# INPUT FOR THIS TASK start
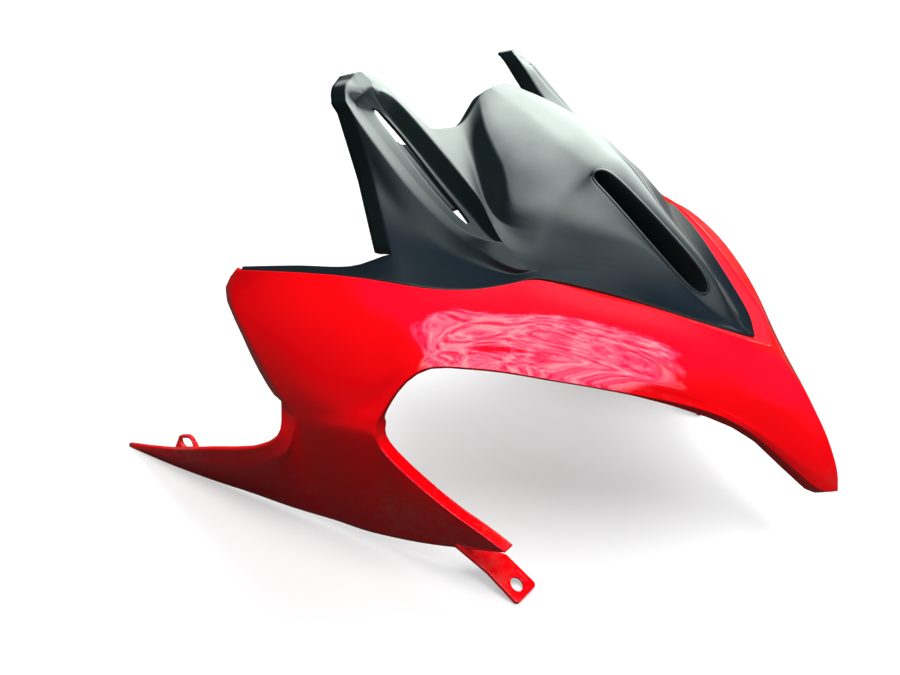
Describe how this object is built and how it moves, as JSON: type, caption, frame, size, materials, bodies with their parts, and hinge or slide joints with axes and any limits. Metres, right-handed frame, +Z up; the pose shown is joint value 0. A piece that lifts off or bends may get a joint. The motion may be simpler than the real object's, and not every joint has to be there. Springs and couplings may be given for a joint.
{
  "type": "motorcycle fairing",
  "caption": "Motorcycle nose fairing: glossy red cowl with swept side arms and fixing tabs, and a black screen panel with air vents and upright slotted blades.",
  "frame": {"origin": "centre of the bounding box in plan, on the plane that the tabs and the arm tips stand on", "axes": "+X forward towards the nose, +Y to the rider's left, +Z up"},
  "size_m": [0.502, 0.4144, 0.3035],
  "materials": {
    "red_gloss": "gloss",
    "black_grain": "fine grain",
    "black_rail": "matte"
  },
  "bodies": {
    "root": {"nose_cowl": "red_gloss", "screen_panel": "black_grain", "slot_rail_left": "black_rail", "slot_rail_right": "black_rail"}
  },
  "joints": []
}
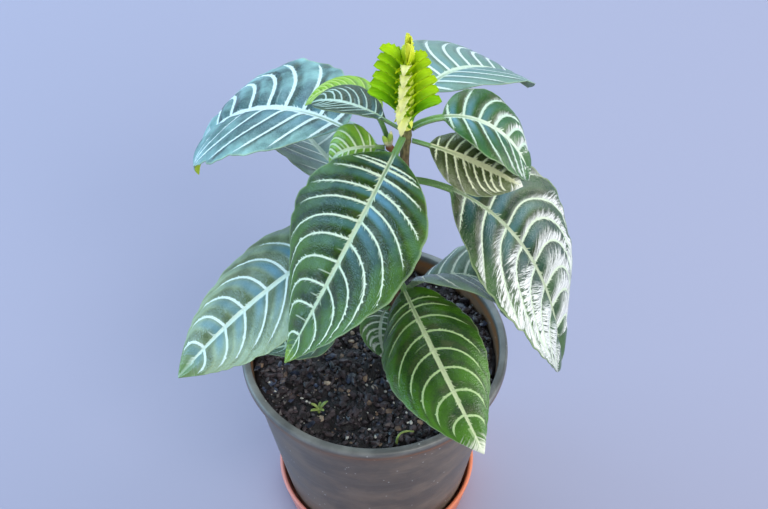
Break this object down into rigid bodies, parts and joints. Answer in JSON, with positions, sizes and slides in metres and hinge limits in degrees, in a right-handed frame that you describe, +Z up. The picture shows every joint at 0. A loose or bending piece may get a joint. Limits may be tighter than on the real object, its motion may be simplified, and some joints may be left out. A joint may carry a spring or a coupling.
{
  "type": "potted foliage plant",
  "caption": "Upright foliage plant with arching pale-veined leaves and a yellow bract head, growing in a tapered plastic pot on a saucer.",
  "frame": {"origin": "centre of the saucer's flat underside", "axes": "+Z up along the pot's axis, -Y towards the plant's front as pictured, +X to its right"},
  "size_m": [0.1851, 0.2068, 0.3113],
  "materials": {
    "saucer_plastic": "terracotta coloured matt plastic",
    "pot_plastic": "dark grey dusty nursery plastic with a worn rim",
    "potting_mix": "dark damp potting mix with bark and white grains",
    "stem": "brown ringed stem",
    "leaf": "glossy dark green blade with cream veins",
    "young_leaf": "light green young growth",
    "bract": "waxy yellow-green bracts",
    "sprout": "thin pale green sprouts"
  },
  "bodies": {
    "root": {"saucer": "saucer_plastic", "pot": "pot_plastic", "potting_mix": "potting_mix", "stem": "stem", "leaf_front_left": "leaf", "leaf_left_low": "leaf", "leaf_left_upper": "leaf", "leaf_back_left": "leaf", "leaf_young_left": "leaf", "leaf_back_right": "leaf", "leaf_upper_right": "leaf", "leaf_right_middle": "leaf", "leaf_right_large": "leaf", "leaf_front_right": "leaf", "leaf_right_low": "leaf", "leaf_front_small": "leaf", "leaf_left_lowest": "leaf", "side_shoot": "young_leaf", "leaf_shoot_arched": "young_leaf", "leaf_shoot_curled": "young_leaf", "bract_head": "bract", "seedling": "sprout", "weed_sprouts": "sprout"}
  },
  "joints": []
}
# INPUT FOR THIS TASK end
- _AIM_
Reproduce the material exactly, with every line intact.

- _RESPONSE TO THE EXERCISE_
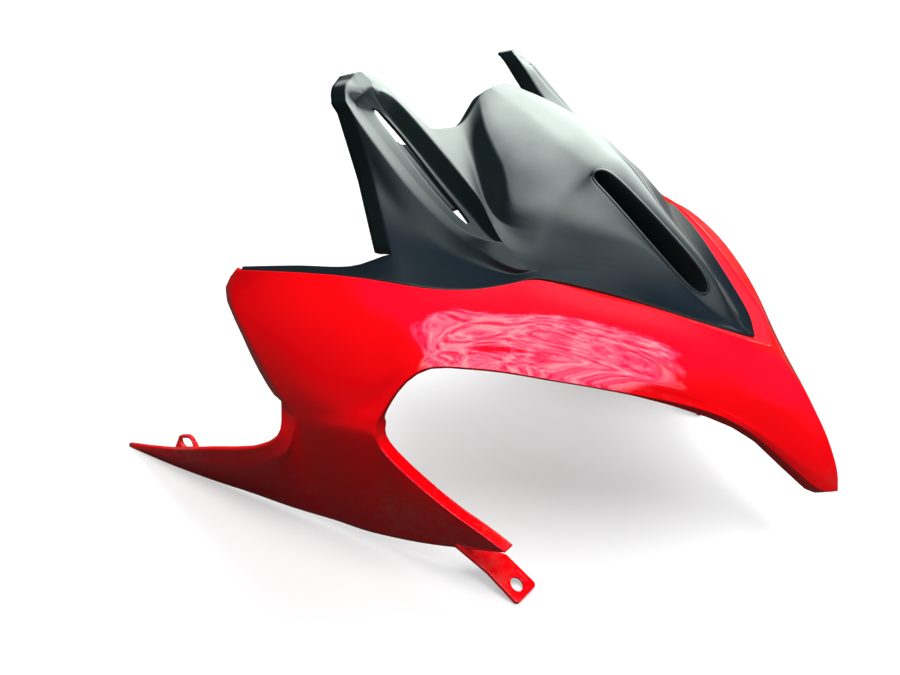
Describe how this object is built and how it moves, as JSON: type, caption, frame, size, materials, bodies with their parts, and hinge or slide joints with axes and any limits. Metres, right-handed frame, +Z up; the pose shown is joint value 0. A piece that lifts off or bends may get a joint. The motion may be simpler than the real object's, and not every joint has to be there. Springs and couplings may be given for a joint.
{
  "type": "motorcycle fairing",
  "caption": "Motorcycle nose fairing: glossy red cowl with swept side arms and fixing tabs, and a black screen panel with air vents and upright slotted blades.",
  "frame": {"origin": "centre of the bounding box in plan, on the plane that the tabs and the arm tips stand on", "axes": "+X forward towards the nose, +Y to the rider's left, +Z up"},
  "size_m": [0.502, 0.4144, 0.3035],
  "materials": {
    "red_gloss": "gloss",
    "black_grain": "fine grain",
    "black_rail": "matte"
  },
  "bodies": {
    "root": {"nose_cowl": "red_gloss", "screen_panel": "black_grain", "slot_rail_left": "black_rail", "slot_rail_right": "black_rail"}
  },
  "joints": []
}
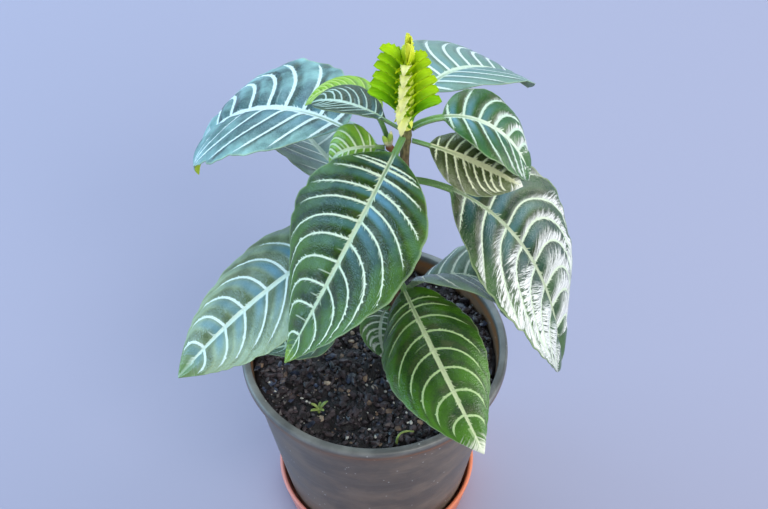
Break this object down into rigid bodies, parts and joints. Answer in JSON, with positions, sizes and slides in metres and hinge limits in degrees, in a right-handed frame that you describe, +Z up. The picture shows every joint at 0. A loose or bending piece may get a joint. Limits may be tighter than on the real object, its motion may be simplified, and some joints may be left out. A joint may carry a spring or a coupling.
{
  "type": "potted foliage plant",
  "caption": "Upright foliage plant with arching pale-veined leaves and a yellow bract head, growing in a tapered plastic pot on a saucer.",
  "frame": {"origin": "centre of the saucer's flat underside", "axes": "+Z up along the pot's axis, -Y towards the plant's front as pictured, +X to its right"},
  "size_m": [0.1851, 0.2068, 0.3113],
  "materials": {
    "saucer_plastic": "terracotta coloured matt plastic",
    "pot_plastic": "dark grey dusty nursery plastic with a worn rim",
    "potting_mix": "dark damp potting mix with bark and white grains",
    "stem": "brown ringed stem",
    "leaf": "glossy dark green blade with cream veins",
    "young_leaf": "light green young growth",
    "bract": "waxy yellow-green bracts",
    "sprout": "thin pale green sprouts"
  },
  "bodies": {
    "root": {"saucer": "saucer_plastic", "pot": "pot_plastic", "potting_mix": "potting_mix", "stem": "stem", "leaf_front_left": "leaf", "leaf_left_low": "leaf", "leaf_left_upper": "leaf", "leaf_back_left": "leaf", "leaf_young_left": "leaf", "leaf_back_right": "leaf", "leaf_upper_right": "leaf", "leaf_right_middle": "leaf", "leaf_right_large": "leaf", "leaf_front_right": "leaf", "leaf_right_low": "leaf", "leaf_front_small": "leaf", "leaf_left_lowest": "leaf", "side_shoot": "young_leaf", "leaf_shoot_arched": "young_leaf", "leaf_shoot_curled": "young_leaf", "bract_head": "bract", "seedling": "sprout", "weed_sprouts": "sprout"}
  },
  "joints": []
}